In most paper book production, the cost of paper directly determines imprint investment and risk. In the hand sheet era, “[p]aper could claim over two-thirds of the total production costs, and in some cases three quarters of cost.”[3]  Book printing paper was also premium stock, and each sheet would need to count, run through and, ultimately, fold to full use without waste. Print shop masters knew all the options of imposition and format choice and used these for greatest expedition, expedience and error avoidance.[4] Book designers, compositors and pressmen knew accuracy of every cast-off of content, form lock-up and production move. Such focus should also convey to description of the products of such work.

Returning to description, distractions and displacements are not needed! Features such as laid pattern orientation, commercial sizes of sheets, grain direction or options of self-backing impositions or page casting-off strategies can obscure a descriptive narrative of imposition and format. We should consider description of the relation of the various features. I would offer that book shape can be a good starting point. All through history the general shapes of various books are apparent. The squat shape of the parchment book, derived from a quartered skin, contrasts with a more elongated rectangle, an echo of the ergonomic shape of the hand paper mold and of later conventions for cut machine-made paper. The squat shape of the quartered parchment book is reflected by the two-fold quarto paper format, while a more elongated proportion is produced by a three-fold octavo paper gathering. The extreme shape of the papyrus book is visualized as a folded square.
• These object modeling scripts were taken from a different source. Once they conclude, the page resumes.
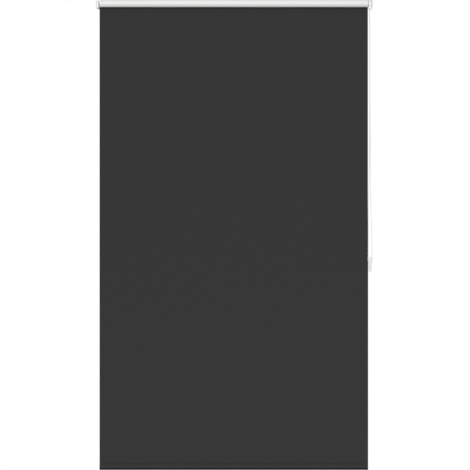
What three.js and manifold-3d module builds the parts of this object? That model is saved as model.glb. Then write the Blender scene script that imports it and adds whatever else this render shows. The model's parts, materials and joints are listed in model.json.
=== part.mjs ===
// Chain-operated roller blind for one window, in millimetres, +Z up.
// Origin: on the wall plane, midway along the fabric, level with the roller's axis.
// +X runs to the chain side, -Y points into the room, so everything lies at Y <= 0.
import * as THREE from "three";
import { mergeVertices } from "three/addons/utils/BufferGeometryUtils.js";
import Module from "manifold-3d";

const wasm = await Module();
wasm.setup();

// ---- Driving dimensions ----
const GAP = 0.3; // between pieces that touch
const AXIS_Y = -34; // roller axis in front of the wall
const FABRIC_HALF = 653.5; // half the fabric's width
const FABRIC_THICKNESS = 0.5;
const DROP = 2274; // roller axis to the bottom bar's lower edge

const TUBE_RADIUS = 19;
const TUBE_WALL = 1.3;
const TUBE_HALF = 651; // half the tube's length
const ROLL_RADIUS = 20.3; // two turns of fabric stay on the lowered blind

const BAR_HEIGHT = 28.8;
const BAR_DEPTH = 11; // over its lower lip
const BAR_LIP = 8; // height of the lip below the fabric pocket
const BAR_HALF = 652.9;

const CHAIN_RADIUS = 2.25; // of the beads
const SPROCKET_X = 661.5; // chain plane at the drive end
const SPROCKET_PITCH_RADIUS = 15.38; // 16 beads of 6 mm pitch
const GUARD_RADIUS = 20.4;
const COVER_BOTTOM = -29.7;

const PULLEY = new THREE.Vector3(664.2, -25.4, -1263); // chain tensioner's wheel
const PULLEY_PITCH_RADIUS = 9.2;

const ROUND = 40; // facets round a large cylinder
const SMALL_ROUND = 24; // facets round a small one

// ---- Finishes ----
const finish = (color, roughness, metalness = 0) =>
  new THREE.MeshStandardMaterial({ color, roughness, metalness });
const whitePlastic = finish(0xf0f0ee, 0.4);
const greyPlastic = finish(0xd9dadb, 0.45);
const darkPlastic = finish(0x3a3a3b, 0.5);
const whiteSteel = finish(0xf2f2f0, 0.35, 0.2);
const brightSteel = finish(0xb9bcc0, 0.3, 1);
const springSteel = finish(0x8d9094, 0.35, 1);
const aluminium = finish(0xc6c8ca, 0.4, 1);
const anthracite = finish(0x202122, 0.45, 0.6);
const fabricFront = finish(0x373737, 0.9);
const fabricBack = finish(0xe4e4e3, 0.6);
const chainPlastic = finish(0xf1f1ef, 0.35);

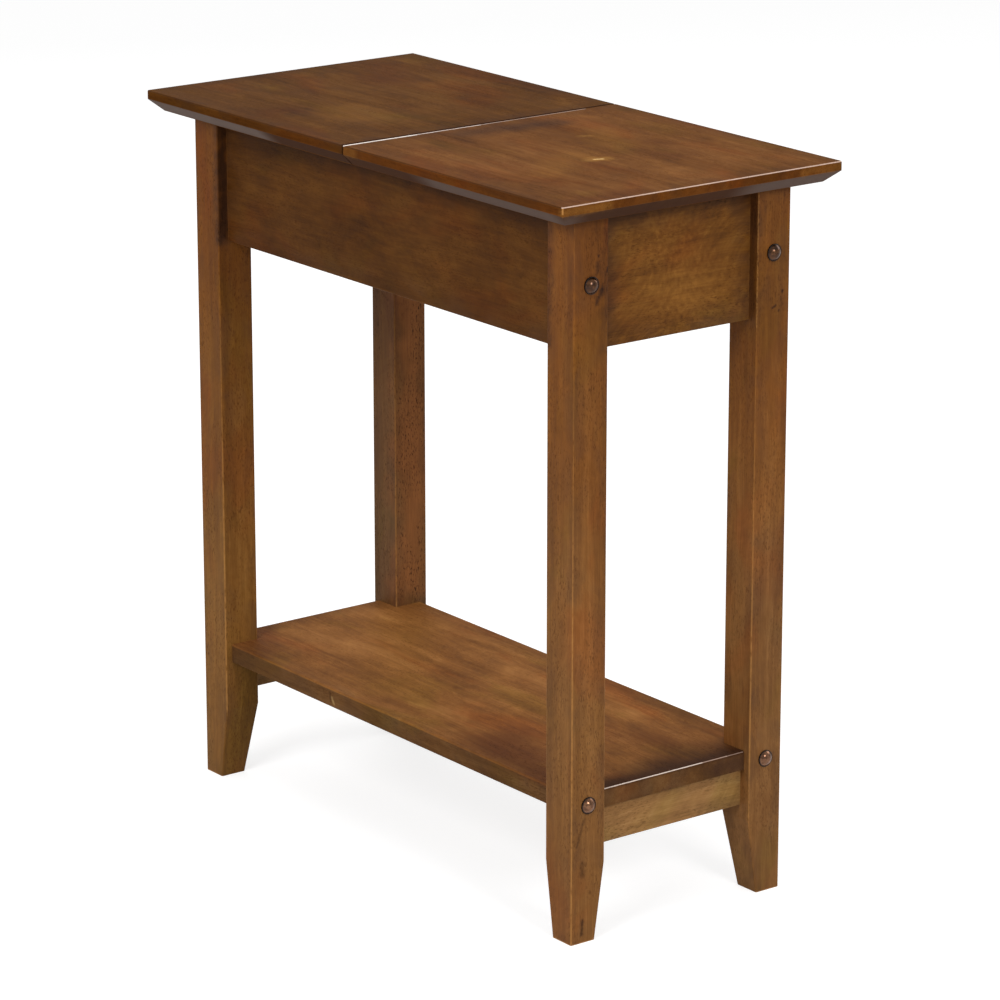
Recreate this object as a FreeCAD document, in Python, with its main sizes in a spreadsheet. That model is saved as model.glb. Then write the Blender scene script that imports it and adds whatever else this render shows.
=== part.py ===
import FreeCAD, Part
import math
import os
import re

import Sketcher

# A narrow lift top end table, in millimetres. X is its width, Y its depth with the lift lid at the
# -Y end, Z is up, and the origin is on the floor under the middle of the top.

doc = FreeCAD.newDocument("lift_top_end_table")

# ---------------------------------------------------------------------------------------------
# Driving dimensions
# ---------------------------------------------------------------------------------------------

SIZES = {
    # the whole table and its top
    "table_height": 610,
    "top_width": 279,
    "top_depth": 572,
    "top_thickness": 17.5,
    "top_edge_face": 7.5,
    "top_bevel_run": 10.5,
    "top_arris": 1.2,
    "lid_depth": 286,
    "split_gap": 1.3,
    "lid_seat_gap": 0.3,
    # legs
    "leg_width": 33.5,
    "leg_inset_side": 31,
    "leg_inset_end": 25,
    "leg_arris": 1.2,
    "foot_width": 24,
    "foot_taper_height": 64.5,
    # aprons, lower rails and shelf
    "apron_height": 108.5,
    "apron_thickness": 14,
    "rail_height": 32,
    "rail_thickness": 12,
    "board_arris": 0.8,
    "shelf_top_height": 123.5,
    "shelf_thickness": 16,
    "shelf_reveal": 6.5,
    "shelf_arris": 1.5,
    "notch_clearance": 0.3,
    # storage box under the lid
    "floor_thickness": 5,
    "floor_rise": 8,
    "groove_depth": 5,
    "panel_clearance": 0.2,
    "divider_thickness": 12,
    "divider_setback": 2,
    # bolts and barrel nuts
    "bolt_diameter": 6,
    "bolt_rim_diameter": 14,
    "bolt_rim_height": 1,
    "bolt_dome_diameter": 13,
    "bolt_dome_height": 3.6,
    "bolt_clearance": 0.25,
    "bolt_past_nut": 7,
    "nut_diameter": 10,
    "nut_length": 10,
    "nut_setback": 22,
    "nut_clearance": 0.1,
    # dowels
    "dowel_diameter": 8,
    "dowel_length": 32,
    "small_dowel_diameter": 6,
    "small_dowel_length": 26,
    "divider_dowel_length": 20,
    "dowel_clearance": 0.1,
    "end_dowel_spread": 34,
    "side_dowel_spread": 20,
    "rail_dowel_spread": 8,
    "divider_dowel_spread": 36,
    # cleats and screws that hold the fixed half of the top
    "cleat_width": 18,
    "cleat_end_gap": 8,
    "cleat_screw_inset": 28,
    "top_screw_inset": 63,
    "screw_diameter": 4,
    "screw_head_diameter": 8,
    "screw_bite": 10,
    "screw_clearance": 0.1,
    # concealed hinges with curved links
    "hinge_inset": 64.5,
    "leaf_cover": 2.4,
    "leaf_height": 12,
    "leaf_length": 56,
    "leaf_plate_thickness": 1.5,
    "leaf_depth": 13.5,
    "leaf_cheek": 2,
    "mortise_clearance": 0.1,
    "link_radius": 10.9,
    "link_thickness": 2.4,
    "link_width": 20,
    "link_half_span": 66,
    "link_lug_width": 2,
    "link_lug_angle": 5,
    "slot_clearance": 0.2,
    "slot_end_angle": 1.5,
    "hinge_screw_offset": 21,
    "hinge_screw_diameter": 3,
    "hinge_screw_head_diameter": 5.6,
    "hinge_screw_length": 16,
    # lid bumpers
    "bumper_diameter": 8,
    "bumper_height": 1.5,
    "bumper_clearance": 0.1,
}

sheet = doc.addObject("Spreadsheet::Sheet", "sizes")
for row, (alias, value) in enumerate(SIZES.items(), start=1):
    sheet.set("A%d" % row, alias)
    sheet.set("B%d" % row, str(value))
    sheet.setAlias("B%d" % row, alias)
doc.recompute()

# Places that follow from the driving dimensions, as expressions
FRAME_TOP = "(table_height - top_thickness)"
LID_UNDERSIDE = "(table_height - top_thickness + lid_seat_gap)"
SPLIT = "(lid_depth - top_depth / 2)"
FIXED_EDGE = "(%s + split_gap / 2)" % SPLIT
LID_EDGE = "(%s - split_gap / 2)" % SPLIT
LEG_OUT_X = "(top_width / 2 - leg_inset_side)"
LEG_OUT_Y = "(top_depth / 2 - leg_inset_end)"
LEG_IN_X = "(%s - leg_width)" % LEG_OUT_X
LEG_IN_Y = "(%s - leg_width)" % LEG_OUT_Y
LEG_MID_X = "(%s - leg_width / 2)" % LEG_OUT_X
LEG_MID_Y = "(%s - leg_width / 2)" % LEG_OUT_Y
APRON_BOTTOM = "(%s - apron_height)" % FRAME_TOP
APRON_MID = "(%s - apron_height / 2)" % FRAME_TOP
INSIDE_X = "(%s - apron_thickness / 2)" % LEG_MID_X
INSIDE_Y = "(%s - apron_thickness / 2)" % LEG_MID_Y
SHELF_BOTTOM = "(shelf_top_height - shelf_thickness)"
SHELF_MID = "(shelf_top_height - shelf_thickness / 2)"
RAIL_BOTTOM = "(%s - rail_height)" % SHELF_BOTTOM
RAIL_MID = "(%s - rail_height / 2)" % SHELF_BOTTOM
DIVIDER_FRONT = "(%s + divider_setback)" % FIXED_EDGE
DIVIDER_BACK = "(%s + divider_thickness)" % DIVIDER_FRONT
DIVIDER_MID = "(%s + divider_thickness / 2)" % DIVIDER_FRONT
FLOOR_BOTTOM = "(%s + floor_rise)" % APRON_BOTTOM
FLOOR_TOP = "(%s + floor_thickness)" % FLOOR_BOTTOM
CLEAT_FRONT = "(%s + cleat_end_gap)" % DIVIDER_BACK
CLEAT_REAR = "(%s - cleat_end_gap)" % LEG_IN_Y
CLEAT_MID_X = "(%s - cleat_width / 2)" % INSIDE_X
CLEAT_MID_Z = "(%s - cleat_width / 2)" % FRAME_TOP
HINGE_MID_X = "(top_width / 2 - hinge_inset)"
LEAF_TOP = "(table_height - leaf_cover)"
LEAF_MID = "(%s - leaf_height / 2)" % LEAF_TOP
LEAF_BODY_WIDTH = "(link_width + 2 * link_lug_width + 2 * slot_clearance + 2 * leaf_cheek)"
SLOT_INNER = "(link_radius - link_thickness / 2 - slot_clearance)"
SLOT_OUTER = "(link_radius + link_thickness / 2 + slot_clearance)"
BOLT_HOLE = "(bolt_diameter / 2 + bolt_clearance)"
DOWEL_HOLE = "(dowel_diameter / 2 + dowel_clearance)"
SMALL_DOWEL_HOLE = "(small_dowel_diameter / 2 + dowel_clearance)"
SCREW_HOLE = "(screw_diameter / 2 + screw_clearance)"
HINGE_SCREW_HOLE = "(hinge_screw_diameter / 2 + screw_clearance)"
NUT_HOLE = "(nut_diameter / 2 + nut_clearance)"
NUT_Y = "(%s - nut_setback)" % LEG_IN_Y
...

With the advent of machine-made paper and larger, more powerful iron presses the options of sheet size multiplied. The basic two-, three- and four-fold (folio, quarto, octavo) gatherings can be multiplied or tiled over a larger area, both doubled, quadrupled and multiplied to fill the press bed. Here the ¼ portions of the sheet can be imposed as miniatures of the starting proportion. Likewise any starting sheet can be multiplied into impositions times four.  Options of a one-third proportion cut from a sheet enable impositions in twelves and these can compound to simplified folded gatherings based on third sheet cuts.

Imposition, seemingly inscrutable at first, was quickly assimilated into the print shop routines that, after all, were based on handling intricate arrays of assembled types. More daunting were risks of chaos and confusion as various jobs progressed simultaneously among various compositors, pressmen, correctors and printed sheet inventories. It is fairly miraculous to consider the achievements of early book printing in conditions that multiplied risks, uncertainties and experiments, including exasperations such as unintended disproportional productions of book gatherings.

Shape, meaning page proportion or aspect ratio, can also project bookbinding conventions. There, we need to remember that the head to tail height represents a double trim, while the width is only diminished by a single foredge trim. Another factor of book product shape is book thickness. Letterpress monographs range from a single gathering to almost one hundred gatherings in thickness. Blank and ruled paper stationery binding, by contrast, will feature a standard number of gatherings, including a consistent number of gatherings in the earliest long-stitch books. Finally, book shape is itself optimized for various handling and manipulation actions, and this is ultimately the most relevant feature for the reader. The reader is at work after the process of imposition and format decisions that define a physical book. In opening and closing actions of reading, the infinite possibilities of three-dimensional book shapes are revealed. The paper book is a complex product.

[1] Rummonds, Richard-Gabriel, Nineteenth-Century Printing Practices and the Iron Handpress, vol.1, Chapter Eight, Imposition, Oak Knoll Press, 2004.

[2] Tanselle, G. Thomas, “The Concept of Format”, Studies in Bibliography, Bibliographic Society of the University of Virginia, vol.53(2000), p.67-115.

[3] Raven, James, The Business of Books, Yale University Press, 2007, p.50.

[4] For a reference in English, there is great reward and insight presented in the four volumes on printing practice by John Johnson, which he self-published in 1824. His chapter on imposition is magnificent, including clear diagrams. Johnson, who would know the most complex job options, also mentions that all content “should be divided into fours, eights, twelves and sixteens, which is the ground work of all impositions.” True to form, (is that another expression from a historical trade?!) his book is a sampler of such basic impositions.